* _SET EXERCISE_:
Repeat exactly the lines of the listing below, please, starting with the first and ending with the line containing "# Places in"; leave out the rest.

* _DATASET EXCERPT_:
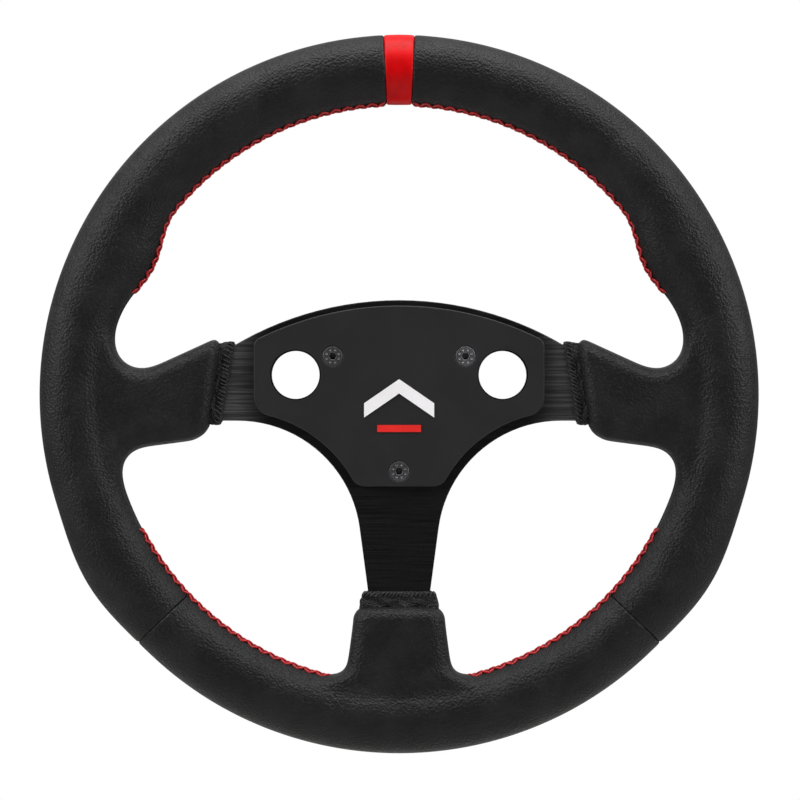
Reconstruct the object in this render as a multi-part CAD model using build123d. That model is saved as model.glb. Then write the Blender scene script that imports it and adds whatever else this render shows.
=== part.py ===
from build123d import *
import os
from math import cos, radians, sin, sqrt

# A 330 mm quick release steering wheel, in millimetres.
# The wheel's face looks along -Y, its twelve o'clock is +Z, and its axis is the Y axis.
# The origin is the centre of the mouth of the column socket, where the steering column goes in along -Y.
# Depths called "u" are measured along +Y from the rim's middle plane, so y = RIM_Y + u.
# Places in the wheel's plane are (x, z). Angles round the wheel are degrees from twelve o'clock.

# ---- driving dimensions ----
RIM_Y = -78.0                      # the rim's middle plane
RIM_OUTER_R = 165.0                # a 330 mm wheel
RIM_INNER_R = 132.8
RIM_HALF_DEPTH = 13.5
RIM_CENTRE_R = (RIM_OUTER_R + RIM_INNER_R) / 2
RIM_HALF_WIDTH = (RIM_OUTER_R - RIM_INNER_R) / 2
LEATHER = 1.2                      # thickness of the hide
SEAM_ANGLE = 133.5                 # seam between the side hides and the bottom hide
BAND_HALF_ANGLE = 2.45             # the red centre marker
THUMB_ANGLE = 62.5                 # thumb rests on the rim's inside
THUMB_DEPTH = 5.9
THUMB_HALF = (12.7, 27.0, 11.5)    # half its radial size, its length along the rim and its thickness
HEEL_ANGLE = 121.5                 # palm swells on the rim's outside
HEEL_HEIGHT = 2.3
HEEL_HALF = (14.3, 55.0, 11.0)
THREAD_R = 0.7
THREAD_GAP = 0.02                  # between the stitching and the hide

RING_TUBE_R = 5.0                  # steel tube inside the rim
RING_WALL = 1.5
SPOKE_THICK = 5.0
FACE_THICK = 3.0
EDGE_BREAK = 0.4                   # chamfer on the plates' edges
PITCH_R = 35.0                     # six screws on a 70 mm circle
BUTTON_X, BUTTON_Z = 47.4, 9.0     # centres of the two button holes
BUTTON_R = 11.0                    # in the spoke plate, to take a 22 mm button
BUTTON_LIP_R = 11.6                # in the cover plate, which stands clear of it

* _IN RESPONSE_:
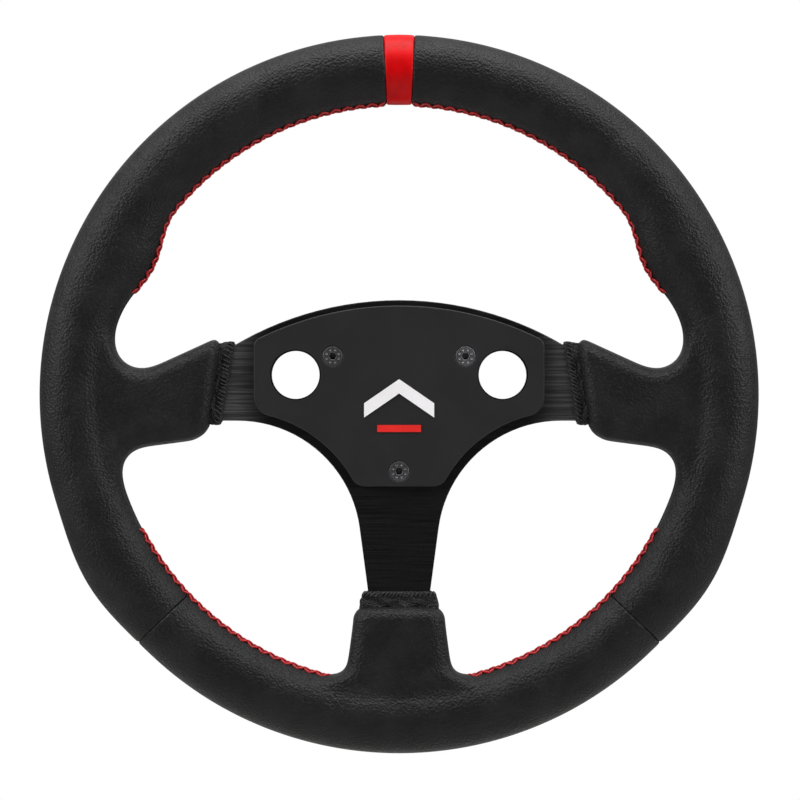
Reconstruct the object in this render as a multi-part CAD model using build123d. That model is saved as model.glb. Then write the Blender scene script that imports it and adds whatever else this render shows.
=== part.py ===
from build123d import *
import os
from math import cos, radians, sin, sqrt

# A 330 mm quick release steering wheel, in millimetres.
# The wheel's face looks along -Y, its twelve o'clock is +Z, and its axis is the Y axis.
# The origin is the centre of the mouth of the column socket, where the steering column goes in along -Y.
# Depths called "u" are measured along +Y from the rim's middle plane, so y = RIM_Y + u.
# Places in the wheel's plane are (x, z). Angles round the wheel are degrees from twelve o'clock.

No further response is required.